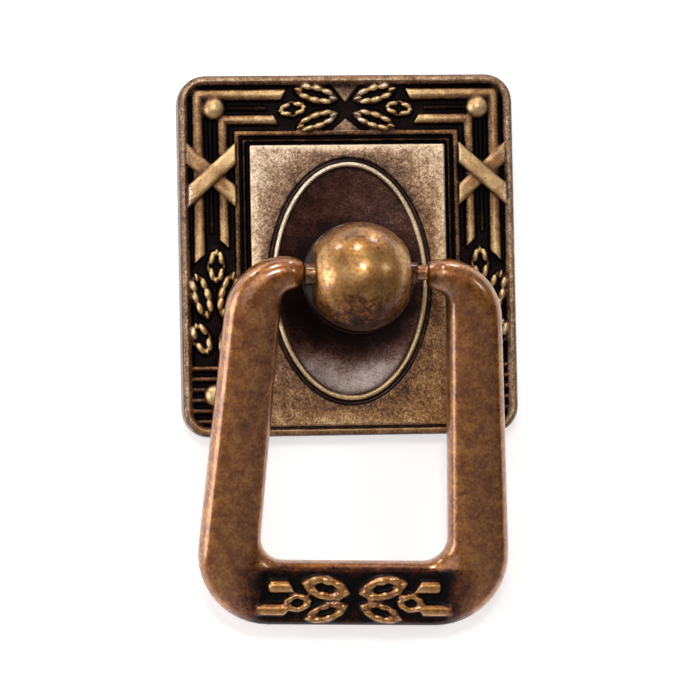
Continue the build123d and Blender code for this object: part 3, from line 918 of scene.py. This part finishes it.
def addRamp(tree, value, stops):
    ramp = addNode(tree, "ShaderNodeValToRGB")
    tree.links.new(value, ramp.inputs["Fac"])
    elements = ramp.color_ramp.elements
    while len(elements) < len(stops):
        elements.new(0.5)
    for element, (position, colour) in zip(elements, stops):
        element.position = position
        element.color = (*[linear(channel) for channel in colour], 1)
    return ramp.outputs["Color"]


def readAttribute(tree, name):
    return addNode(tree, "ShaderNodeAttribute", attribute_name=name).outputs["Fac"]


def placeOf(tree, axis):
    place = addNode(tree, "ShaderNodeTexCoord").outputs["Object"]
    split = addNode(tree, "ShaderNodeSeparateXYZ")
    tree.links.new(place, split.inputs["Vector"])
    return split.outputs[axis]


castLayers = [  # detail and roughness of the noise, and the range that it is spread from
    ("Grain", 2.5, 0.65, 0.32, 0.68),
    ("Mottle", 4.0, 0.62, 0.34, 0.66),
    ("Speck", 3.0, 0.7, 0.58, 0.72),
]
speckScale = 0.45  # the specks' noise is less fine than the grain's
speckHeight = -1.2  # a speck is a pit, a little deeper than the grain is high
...
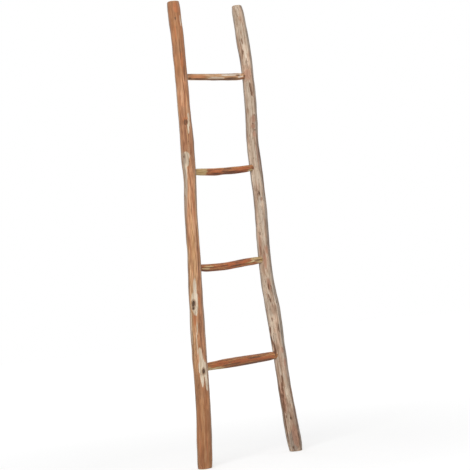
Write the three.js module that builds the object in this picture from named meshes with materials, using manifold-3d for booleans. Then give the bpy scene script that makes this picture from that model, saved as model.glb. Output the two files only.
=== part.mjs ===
...
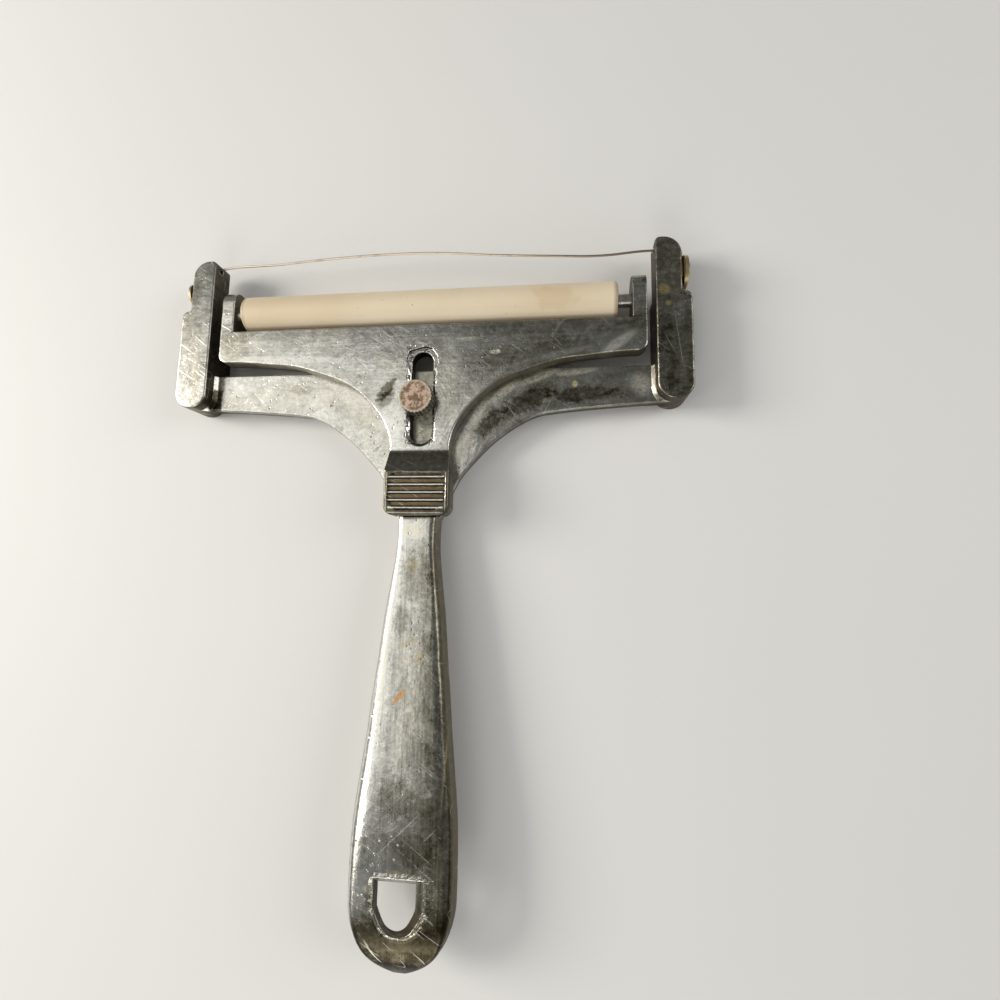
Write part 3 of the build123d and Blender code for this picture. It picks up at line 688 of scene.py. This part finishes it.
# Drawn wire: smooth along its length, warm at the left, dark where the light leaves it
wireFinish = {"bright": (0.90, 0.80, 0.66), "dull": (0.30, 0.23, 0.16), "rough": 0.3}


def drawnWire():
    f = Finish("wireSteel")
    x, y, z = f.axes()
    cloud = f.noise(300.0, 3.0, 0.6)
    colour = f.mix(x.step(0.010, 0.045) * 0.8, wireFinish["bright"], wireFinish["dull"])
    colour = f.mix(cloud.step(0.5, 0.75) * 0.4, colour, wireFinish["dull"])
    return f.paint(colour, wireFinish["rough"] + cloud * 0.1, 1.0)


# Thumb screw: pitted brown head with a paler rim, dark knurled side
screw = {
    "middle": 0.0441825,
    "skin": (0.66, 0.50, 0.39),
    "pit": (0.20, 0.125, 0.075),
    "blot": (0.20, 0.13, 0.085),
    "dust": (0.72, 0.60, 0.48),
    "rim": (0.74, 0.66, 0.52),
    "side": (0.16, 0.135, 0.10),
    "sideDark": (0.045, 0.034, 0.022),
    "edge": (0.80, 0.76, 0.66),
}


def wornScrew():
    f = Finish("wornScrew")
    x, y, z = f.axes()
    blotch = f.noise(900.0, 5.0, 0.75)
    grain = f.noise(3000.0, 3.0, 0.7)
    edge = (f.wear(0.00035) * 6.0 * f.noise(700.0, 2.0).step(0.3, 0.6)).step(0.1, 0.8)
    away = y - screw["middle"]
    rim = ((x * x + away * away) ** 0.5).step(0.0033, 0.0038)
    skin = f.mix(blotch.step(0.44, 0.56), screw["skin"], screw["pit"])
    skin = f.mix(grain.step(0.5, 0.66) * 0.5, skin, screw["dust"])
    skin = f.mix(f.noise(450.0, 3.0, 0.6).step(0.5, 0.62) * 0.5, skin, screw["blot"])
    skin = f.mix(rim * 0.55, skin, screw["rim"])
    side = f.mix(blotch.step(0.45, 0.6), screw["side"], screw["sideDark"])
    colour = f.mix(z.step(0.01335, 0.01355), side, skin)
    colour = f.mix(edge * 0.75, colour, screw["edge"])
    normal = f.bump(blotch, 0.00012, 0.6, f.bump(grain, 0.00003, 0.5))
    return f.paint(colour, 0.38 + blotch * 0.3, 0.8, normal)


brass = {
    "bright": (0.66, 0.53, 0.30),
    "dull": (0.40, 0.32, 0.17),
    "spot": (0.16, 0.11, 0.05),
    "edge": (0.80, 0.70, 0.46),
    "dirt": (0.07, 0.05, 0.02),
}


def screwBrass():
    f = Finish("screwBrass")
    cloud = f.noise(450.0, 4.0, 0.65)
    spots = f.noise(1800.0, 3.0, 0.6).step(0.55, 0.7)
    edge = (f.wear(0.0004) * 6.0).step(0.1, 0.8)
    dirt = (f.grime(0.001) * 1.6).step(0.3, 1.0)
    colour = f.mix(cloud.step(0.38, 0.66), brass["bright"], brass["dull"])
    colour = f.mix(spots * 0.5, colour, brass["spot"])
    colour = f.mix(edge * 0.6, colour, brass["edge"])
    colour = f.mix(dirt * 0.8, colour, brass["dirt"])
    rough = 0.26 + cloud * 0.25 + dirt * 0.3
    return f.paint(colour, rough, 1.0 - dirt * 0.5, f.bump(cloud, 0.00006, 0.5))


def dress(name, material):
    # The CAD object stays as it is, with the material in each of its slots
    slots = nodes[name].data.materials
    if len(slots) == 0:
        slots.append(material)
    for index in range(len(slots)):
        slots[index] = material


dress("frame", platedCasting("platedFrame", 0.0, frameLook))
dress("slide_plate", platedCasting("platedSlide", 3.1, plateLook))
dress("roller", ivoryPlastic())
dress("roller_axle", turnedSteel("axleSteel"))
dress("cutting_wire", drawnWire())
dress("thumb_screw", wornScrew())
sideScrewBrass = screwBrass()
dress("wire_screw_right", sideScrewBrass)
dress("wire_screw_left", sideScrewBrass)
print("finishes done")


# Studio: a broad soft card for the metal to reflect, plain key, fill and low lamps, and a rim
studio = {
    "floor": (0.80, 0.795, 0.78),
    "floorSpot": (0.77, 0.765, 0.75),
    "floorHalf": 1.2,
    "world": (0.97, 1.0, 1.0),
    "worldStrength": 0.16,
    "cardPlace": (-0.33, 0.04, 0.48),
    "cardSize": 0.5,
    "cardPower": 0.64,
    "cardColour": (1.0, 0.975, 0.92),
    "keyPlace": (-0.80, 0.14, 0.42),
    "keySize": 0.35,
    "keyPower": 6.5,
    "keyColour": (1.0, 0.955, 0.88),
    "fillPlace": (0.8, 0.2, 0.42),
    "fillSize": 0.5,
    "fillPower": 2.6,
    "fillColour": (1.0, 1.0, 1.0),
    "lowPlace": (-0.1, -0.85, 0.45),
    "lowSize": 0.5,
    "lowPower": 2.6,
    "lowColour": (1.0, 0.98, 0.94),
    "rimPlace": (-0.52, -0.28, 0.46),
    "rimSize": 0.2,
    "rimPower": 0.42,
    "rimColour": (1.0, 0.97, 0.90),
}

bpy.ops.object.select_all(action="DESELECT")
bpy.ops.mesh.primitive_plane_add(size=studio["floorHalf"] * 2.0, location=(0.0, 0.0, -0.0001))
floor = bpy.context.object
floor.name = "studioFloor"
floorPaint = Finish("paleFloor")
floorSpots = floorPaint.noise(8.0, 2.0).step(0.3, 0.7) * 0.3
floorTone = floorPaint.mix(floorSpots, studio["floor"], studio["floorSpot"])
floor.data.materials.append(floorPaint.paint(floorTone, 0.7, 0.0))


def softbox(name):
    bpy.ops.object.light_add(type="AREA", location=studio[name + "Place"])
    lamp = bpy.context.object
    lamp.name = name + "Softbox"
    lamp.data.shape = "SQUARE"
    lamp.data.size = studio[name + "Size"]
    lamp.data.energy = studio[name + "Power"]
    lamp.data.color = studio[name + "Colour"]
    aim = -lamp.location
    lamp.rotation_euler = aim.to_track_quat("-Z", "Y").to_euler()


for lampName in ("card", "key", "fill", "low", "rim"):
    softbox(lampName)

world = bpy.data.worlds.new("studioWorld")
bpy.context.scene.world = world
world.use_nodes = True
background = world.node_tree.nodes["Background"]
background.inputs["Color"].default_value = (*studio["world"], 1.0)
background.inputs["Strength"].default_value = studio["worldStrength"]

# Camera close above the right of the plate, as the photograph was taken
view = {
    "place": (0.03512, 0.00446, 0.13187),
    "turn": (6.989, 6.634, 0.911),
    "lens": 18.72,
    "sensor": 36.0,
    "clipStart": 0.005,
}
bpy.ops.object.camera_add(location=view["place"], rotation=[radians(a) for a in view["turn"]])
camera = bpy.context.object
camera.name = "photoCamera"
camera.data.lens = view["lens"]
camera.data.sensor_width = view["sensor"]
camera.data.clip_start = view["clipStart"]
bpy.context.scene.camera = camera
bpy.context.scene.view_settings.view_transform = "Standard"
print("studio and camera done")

Given instruction.
Exactly reproduce the stretch from the line with "Continue the build123d" through the line with "speckHeight = -1.2", including both ends and nothing else.

Solution for this exercise.
Continue the build123d and Blender code for this object: part 3, from line 918 of scene.py. This part finishes it.
def addRamp(tree, value, stops):
    ramp = addNode(tree, "ShaderNodeValToRGB")
    tree.links.new(value, ramp.inputs["Fac"])
    elements = ramp.color_ramp.elements
    while len(elements) < len(stops):
        elements.new(0.5)
    for element, (position, colour) in zip(elements, stops):
        element.position = position
        element.color = (*[linear(channel) for channel in colour], 1)
    return ramp.outputs["Color"]


def readAttribute(tree, name):
    return addNode(tree, "ShaderNodeAttribute", attribute_name=name).outputs["Fac"]


def placeOf(tree, axis):
    place = addNode(tree, "ShaderNodeTexCoord").outputs["Object"]
    split = addNode(tree, "ShaderNodeSeparateXYZ")
    tree.links.new(place, split.inputs["Vector"])
    return split.outputs[axis]


castLayers = [  # detail and roughness of the noise, and the range that it is spread from
    ("Grain", 2.5, 0.65, 0.32, 0.68),
    ("Mottle", 4.0, 0.62, 0.34, 0.66),
    ("Speck", 3.0, 0.7, 0.58, 0.72),
]
speckScale = 0.45  # the specks' noise is less fine than the grain's
speckHeight = -1.2  # a speck is a pit, a little deeper than the grain is high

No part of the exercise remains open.